With the Communiqué No. 2002/2 on Group Exemptions for Vertical Agreements (“Communiqué“), under certain conditions, exemptions are granted from the competition-restricting provisions in Article 4 of the Law. The purpose of the Communiqué is to ensure that vertical relationships which enhance market efficiency, facilitate new entries, or improve distribution efficiency are carried out without unnecessary administrative scrutiny. However, certain vertical restrictions, particularly non-compete obligations and single brand restrictions, require more careful examination as they pose a risk of market foreclosure.
A. SINGLE BRAND RESTRICTIONS
Single brand restriction is defined in the Guidelines on Vertical Agreements (“Guidelines”) as a situation where the buyer purchases all or a significant part of its requirements for a particular product or product group exclusively from a single supplier. In practice, single brand restrictions particularly arise in cases where suppliers impose an obligation on buyers in their digital or physical sales channels not to offer products of other suppliers that could substitute the supplier’s own products. As explained in the Guidelines, this restriction is considered a non-compete obligation because it prevents the buyer from procuring goods or services from other suppliers for a specific product group. One of the primary risks associated with single brand restrictions is the potential foreclosure of the market. Market foreclosure for other suppliers may occur only when exclusive distribution is used together with a single brand restriction. In such a case, the sole distributor of a product in a particular territory may, for example, refrain from selling competing products due to a non-compete obligation. In this context, factors such as the supplier’s market share and the duration of the agreement become decisive.
B. CONDITIONS FOR EXEMPTION
When the provisions of the Communiqué are examined, Article 2 of the Communiqué states that the exemption granted under the Communiqué applies only if the supplier’s market share in the relevant market in which it supplies the goods or services covered by the vertical agreement does not exceed 30%. On the other hand, single brand restrictions may be characterized as a ‘non-compete obligation,’ which is defined under the Communiqué as ‘any direct or indirect obligation that prevents the buyer from producing, purchasing, selling, or reselling goods or services that compete with the contract goods or services.’ Pursuant to Article 5 of the Communiqué, a non-compete obligation imposed on the buyer that is of indefinite duration or exceeds five years is excluded from the scope of the exemption granted by the Communiqué. However, if the supplier’s market share exceeds this threshold or if the duration of the obligation exceeds five years, the agreement becomes subject to an individual exemption assessment by the Competition Board. According to the Guidelines, the main criteria considered in such individual assessments are (i) the supplier’s position in the market, (ii) the position of competitors in the market, (iii) barriers to entry, and (iv) buyer power. Among these factors, the ‘supplier’s position in the market’ is the primary element in determining the anticompetitive effects of the non-compete obligation. Indeed, such obligations are generally imposed by suppliers, who often enter into similar agreements with other buyers as well.

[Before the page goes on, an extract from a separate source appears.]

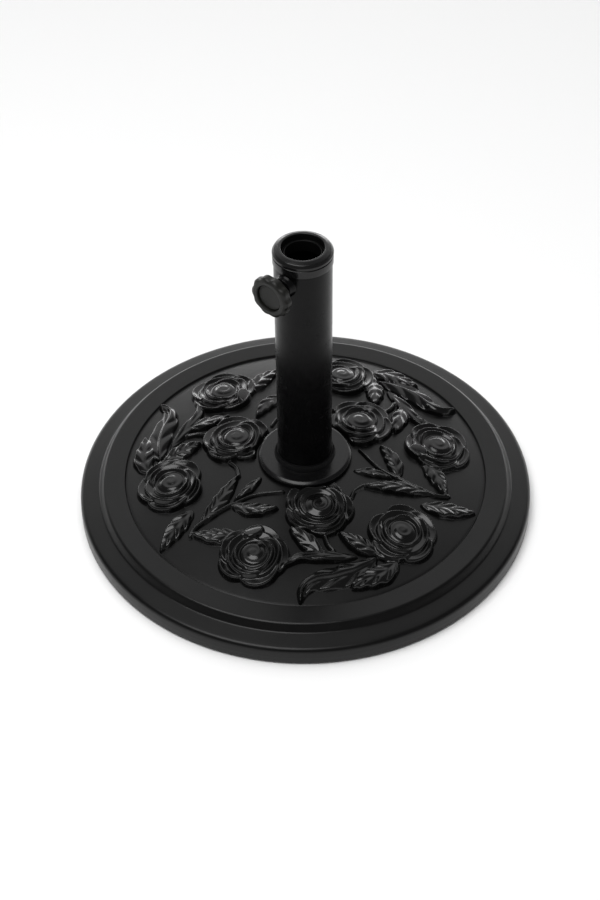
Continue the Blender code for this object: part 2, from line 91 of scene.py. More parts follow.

In the Competition Board’s decision dated 29.12.2010 and numbered 10-81/1691-643 concerning single brand restrictions, two provisions identified in the agreements Red Bull entered into with sales points were highlighted: (i) a clause prohibiting the sales point from selling products belonging to competing firms, and (ii) a clause stating that, in periods when Red Bull products could not be supplied, Red Bull would determine which energy drink the sales point could sell. In this context, the Competition Board examined whether the single brand restriction imposed by Red Bull on sales points could benefit from block exemption, taking into account market share thresholds and the duration of the non-compete obligation within the framework of the Communiqué.
Similarly, in its decision dated 28.01.2021 and numbered 21-05/59-26, the Competition Board examined a contractual provision imposed on Marka Mağazacılık that indicated a single brand restriction. Under the relevant clause, Marka Mağazacılık was prohibited from selling competing branded clothing and accessories listed in the annex to the agreement for the duration of the contract. In its assessment, the Competition Board concluded that since the agreement notified fell below the market share threshold of 40% (which was reduced to 30% in 2021) and the non-compete obligation was imposed for a duration shorter than five years, the agreement would not be excluded from the scope of the block exemption.
C. CONCLUSION
Single brand restrictions contained in vertical agreements constitute non-compete obligations, as they require the buyer to procure goods or services for certain products or product groups exclusively from a single supplier. The impact of such restrictions on competition varies depending on factors such as the supplier’s market power and the duration of the obligation. Under the Communiqué, for a vertical agreement to benefit from block exemption, the supplier’s market share in the relevant market must not exceed 30%, and the duration of the non-compete obligation must not exceed five years. Conversely, if the market share threshold is exceeded or the duration of the obligation is longer than five years, the restriction will fall outside the scope of the block exemption and will be subject to an individual exemption assessment. In this assessment, factors such as the supplier’s position in the market, the strength of competitors, barriers to entry, and buyer power will be taken into account.
In conclusion, to minimize competition law risks in vertical relationships containing single brand restrictions, (i) the supplier’s market share should not exceed the 30% threshold set out in the Communiqué, (ii) the duration of the obligation should be limited to a maximum of five years, and in particular, (iii) products in which the supplier holds a dominant position should be excluded from such obligations. Ensuring these conditions allows both parties to maintain an efficient commercial relationship within the framework of contractual freedom while safeguarding competition in the market.